SHORT PROBLEM – Return verbatim the inclusive range of lines running from the line that contains "carve(leg, trunk, branch, undertail)" to the line that contains "bpy.context.scene.collection.objects.link(empty)". Omit every other line.

GIVEN INFORMATION –
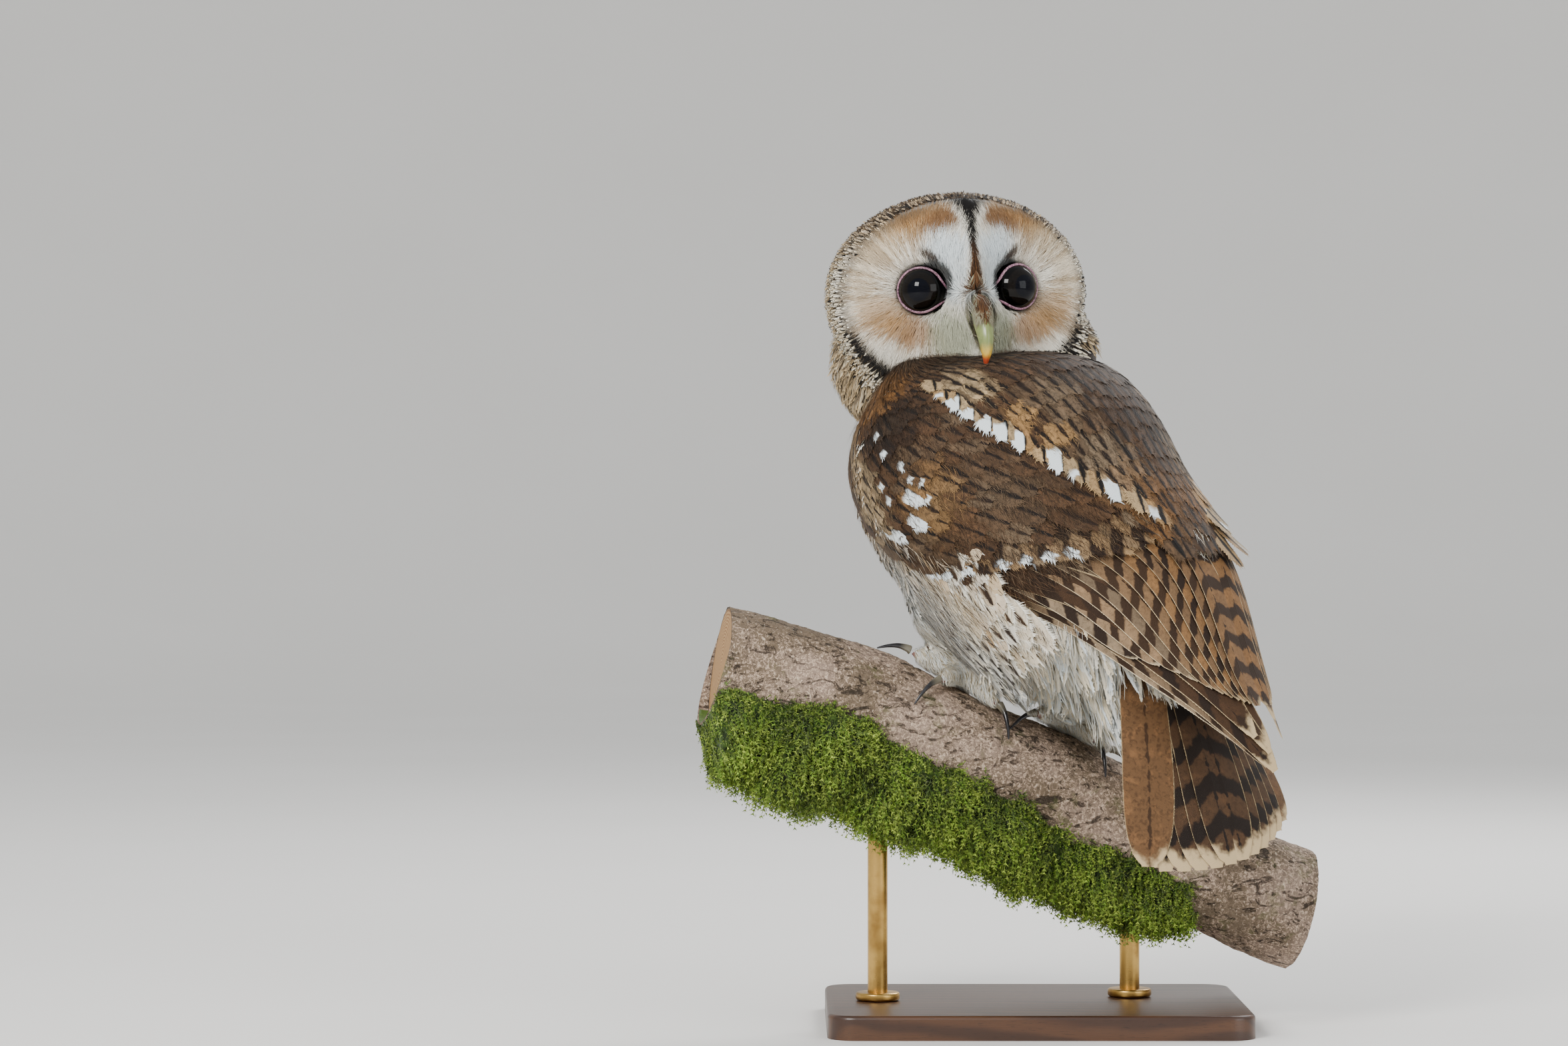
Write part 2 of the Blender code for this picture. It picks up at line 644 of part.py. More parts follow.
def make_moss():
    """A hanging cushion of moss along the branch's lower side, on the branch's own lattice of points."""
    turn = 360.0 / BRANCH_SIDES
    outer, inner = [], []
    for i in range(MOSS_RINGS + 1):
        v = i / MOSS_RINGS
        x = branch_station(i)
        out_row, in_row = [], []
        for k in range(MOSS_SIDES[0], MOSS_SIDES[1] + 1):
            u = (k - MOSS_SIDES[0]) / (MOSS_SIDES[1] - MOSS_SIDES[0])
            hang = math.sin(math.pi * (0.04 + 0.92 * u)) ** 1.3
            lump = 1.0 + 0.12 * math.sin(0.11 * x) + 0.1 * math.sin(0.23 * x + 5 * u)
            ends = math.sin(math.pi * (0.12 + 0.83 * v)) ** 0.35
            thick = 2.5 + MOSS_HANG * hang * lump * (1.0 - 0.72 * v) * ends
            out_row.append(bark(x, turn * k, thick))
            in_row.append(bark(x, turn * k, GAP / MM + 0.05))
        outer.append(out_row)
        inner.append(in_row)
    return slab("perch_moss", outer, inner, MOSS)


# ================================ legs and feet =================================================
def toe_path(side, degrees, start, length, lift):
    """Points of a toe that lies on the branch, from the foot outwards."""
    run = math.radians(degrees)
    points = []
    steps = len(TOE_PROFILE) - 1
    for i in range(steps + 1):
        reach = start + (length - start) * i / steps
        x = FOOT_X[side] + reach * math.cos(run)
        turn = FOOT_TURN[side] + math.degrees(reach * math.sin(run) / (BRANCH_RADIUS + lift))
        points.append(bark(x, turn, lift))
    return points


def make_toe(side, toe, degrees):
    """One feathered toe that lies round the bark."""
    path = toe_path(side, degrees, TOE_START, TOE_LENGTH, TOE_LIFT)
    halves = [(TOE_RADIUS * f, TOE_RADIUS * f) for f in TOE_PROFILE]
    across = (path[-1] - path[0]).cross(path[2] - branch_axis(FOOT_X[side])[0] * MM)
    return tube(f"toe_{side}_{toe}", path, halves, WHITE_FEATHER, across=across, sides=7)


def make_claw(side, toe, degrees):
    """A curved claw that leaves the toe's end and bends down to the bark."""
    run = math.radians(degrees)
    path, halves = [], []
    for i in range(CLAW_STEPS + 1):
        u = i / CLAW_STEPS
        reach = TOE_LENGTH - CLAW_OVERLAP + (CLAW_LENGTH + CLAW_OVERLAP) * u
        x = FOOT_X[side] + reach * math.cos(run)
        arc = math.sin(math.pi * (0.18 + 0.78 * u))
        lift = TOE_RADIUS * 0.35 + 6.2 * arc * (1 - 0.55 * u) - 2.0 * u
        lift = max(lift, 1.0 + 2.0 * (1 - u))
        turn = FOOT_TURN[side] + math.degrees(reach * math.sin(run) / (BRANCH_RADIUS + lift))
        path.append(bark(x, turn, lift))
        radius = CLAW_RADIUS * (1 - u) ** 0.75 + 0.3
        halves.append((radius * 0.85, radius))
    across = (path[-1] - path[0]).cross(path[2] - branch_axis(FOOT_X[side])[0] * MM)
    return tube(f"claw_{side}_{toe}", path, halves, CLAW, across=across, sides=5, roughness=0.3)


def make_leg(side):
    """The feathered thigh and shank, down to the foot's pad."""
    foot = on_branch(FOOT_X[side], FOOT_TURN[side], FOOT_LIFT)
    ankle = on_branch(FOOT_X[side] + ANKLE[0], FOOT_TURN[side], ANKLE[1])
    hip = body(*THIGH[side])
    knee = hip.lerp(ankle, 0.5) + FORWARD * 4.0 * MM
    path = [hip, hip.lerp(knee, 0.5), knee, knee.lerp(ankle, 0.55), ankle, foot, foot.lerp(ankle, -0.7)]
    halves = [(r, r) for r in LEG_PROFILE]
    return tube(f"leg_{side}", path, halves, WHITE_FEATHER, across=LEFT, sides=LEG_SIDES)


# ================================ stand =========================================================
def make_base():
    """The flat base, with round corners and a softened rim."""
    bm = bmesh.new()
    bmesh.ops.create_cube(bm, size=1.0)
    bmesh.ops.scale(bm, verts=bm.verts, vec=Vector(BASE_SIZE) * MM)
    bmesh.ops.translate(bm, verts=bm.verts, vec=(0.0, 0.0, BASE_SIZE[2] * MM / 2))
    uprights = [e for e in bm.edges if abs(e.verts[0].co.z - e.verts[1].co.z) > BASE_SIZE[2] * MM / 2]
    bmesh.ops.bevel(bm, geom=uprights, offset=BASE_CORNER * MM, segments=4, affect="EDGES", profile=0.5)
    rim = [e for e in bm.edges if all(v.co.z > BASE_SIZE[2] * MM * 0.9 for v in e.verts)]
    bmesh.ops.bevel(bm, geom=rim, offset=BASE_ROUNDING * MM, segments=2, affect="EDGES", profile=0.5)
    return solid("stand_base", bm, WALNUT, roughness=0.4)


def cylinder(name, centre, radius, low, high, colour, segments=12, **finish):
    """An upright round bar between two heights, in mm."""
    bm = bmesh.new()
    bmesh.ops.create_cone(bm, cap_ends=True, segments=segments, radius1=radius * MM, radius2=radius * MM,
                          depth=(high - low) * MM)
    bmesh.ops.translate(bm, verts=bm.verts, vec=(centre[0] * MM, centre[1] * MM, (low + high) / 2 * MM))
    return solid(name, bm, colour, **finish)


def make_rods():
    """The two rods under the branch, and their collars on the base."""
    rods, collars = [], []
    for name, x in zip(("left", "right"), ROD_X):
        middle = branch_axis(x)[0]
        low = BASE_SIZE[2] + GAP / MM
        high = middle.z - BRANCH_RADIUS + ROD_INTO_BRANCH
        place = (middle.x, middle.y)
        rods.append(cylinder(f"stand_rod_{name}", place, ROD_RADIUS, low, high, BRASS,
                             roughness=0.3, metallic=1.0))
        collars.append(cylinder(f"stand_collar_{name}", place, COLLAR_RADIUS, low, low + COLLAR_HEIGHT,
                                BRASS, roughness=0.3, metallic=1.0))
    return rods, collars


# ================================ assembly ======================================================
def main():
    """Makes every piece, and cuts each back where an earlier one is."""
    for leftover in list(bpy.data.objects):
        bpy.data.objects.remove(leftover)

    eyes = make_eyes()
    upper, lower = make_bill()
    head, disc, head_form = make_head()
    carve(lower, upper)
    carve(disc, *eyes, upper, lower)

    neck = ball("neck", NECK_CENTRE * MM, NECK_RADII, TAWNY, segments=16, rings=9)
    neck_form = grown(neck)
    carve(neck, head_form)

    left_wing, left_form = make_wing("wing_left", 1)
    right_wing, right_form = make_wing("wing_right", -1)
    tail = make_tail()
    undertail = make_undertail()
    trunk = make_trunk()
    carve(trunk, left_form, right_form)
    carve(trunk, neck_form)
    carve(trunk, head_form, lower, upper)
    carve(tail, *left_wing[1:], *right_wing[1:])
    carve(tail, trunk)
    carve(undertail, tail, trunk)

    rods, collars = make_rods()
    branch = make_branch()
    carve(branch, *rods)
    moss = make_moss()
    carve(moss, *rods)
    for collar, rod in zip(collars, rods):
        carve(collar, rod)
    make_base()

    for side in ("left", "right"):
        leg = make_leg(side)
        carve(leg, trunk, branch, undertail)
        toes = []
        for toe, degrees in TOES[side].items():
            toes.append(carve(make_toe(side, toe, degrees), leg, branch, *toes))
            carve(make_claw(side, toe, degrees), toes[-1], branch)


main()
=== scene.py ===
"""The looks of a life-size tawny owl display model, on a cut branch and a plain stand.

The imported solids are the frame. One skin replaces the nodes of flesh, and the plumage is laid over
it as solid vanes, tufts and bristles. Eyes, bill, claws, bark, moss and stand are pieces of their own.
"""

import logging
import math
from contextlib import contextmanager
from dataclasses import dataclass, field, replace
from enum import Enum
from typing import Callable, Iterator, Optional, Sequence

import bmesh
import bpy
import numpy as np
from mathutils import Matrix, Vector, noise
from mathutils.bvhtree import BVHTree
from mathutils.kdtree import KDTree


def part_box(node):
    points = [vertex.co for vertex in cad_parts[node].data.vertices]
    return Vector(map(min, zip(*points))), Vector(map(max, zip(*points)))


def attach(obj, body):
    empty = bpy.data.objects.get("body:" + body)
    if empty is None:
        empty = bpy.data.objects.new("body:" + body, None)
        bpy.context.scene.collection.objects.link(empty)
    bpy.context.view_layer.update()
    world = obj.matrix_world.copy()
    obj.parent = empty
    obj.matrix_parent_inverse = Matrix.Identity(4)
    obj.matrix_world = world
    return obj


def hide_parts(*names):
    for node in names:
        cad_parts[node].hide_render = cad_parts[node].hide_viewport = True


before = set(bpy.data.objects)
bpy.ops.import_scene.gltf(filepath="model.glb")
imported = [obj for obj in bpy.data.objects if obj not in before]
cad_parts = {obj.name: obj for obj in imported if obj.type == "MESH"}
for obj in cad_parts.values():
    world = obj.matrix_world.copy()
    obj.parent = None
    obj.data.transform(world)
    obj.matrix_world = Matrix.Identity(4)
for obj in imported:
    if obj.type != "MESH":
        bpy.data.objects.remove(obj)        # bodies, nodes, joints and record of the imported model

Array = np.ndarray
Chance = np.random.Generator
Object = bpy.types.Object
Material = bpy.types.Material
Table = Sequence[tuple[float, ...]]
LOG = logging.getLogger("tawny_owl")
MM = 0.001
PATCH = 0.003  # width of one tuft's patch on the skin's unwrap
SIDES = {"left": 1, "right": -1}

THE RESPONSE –
        carve(leg, trunk, branch, undertail)
        toes = []
        for toe, degrees in TOES[side].items():
            toes.append(carve(make_toe(side, toe, degrees), leg, branch, *toes))
            carve(make_claw(side, toe, degrees), toes[-1], branch)


main()
=== scene.py ===
"""The looks of a life-size tawny owl display model, on a cut branch and a plain stand.

The imported solids are the frame. One skin replaces the nodes of flesh, and the plumage is laid over
it as solid vanes, tufts and bristles. Eyes, bill, claws, bark, moss and stand are pieces of their own.
"""

import logging
import math
from contextlib import contextmanager
from dataclasses import dataclass, field, replace
from enum import Enum
from typing import Callable, Iterator, Optional, Sequence

import bmesh
import bpy
import numpy as np
from mathutils import Matrix, Vector, noise
from mathutils.bvhtree import BVHTree
from mathutils.kdtree import KDTree


def part_box(node):
    points = [vertex.co for vertex in cad_parts[node].data.vertices]
    return Vector(map(min, zip(*points))), Vector(map(max, zip(*points)))


def attach(obj, body):
    empty = bpy.data.objects.get("body:" + body)
    if empty is None:
        empty = bpy.data.objects.new("body:" + body, None)
        bpy.context.scene.collection.objects.link(empty)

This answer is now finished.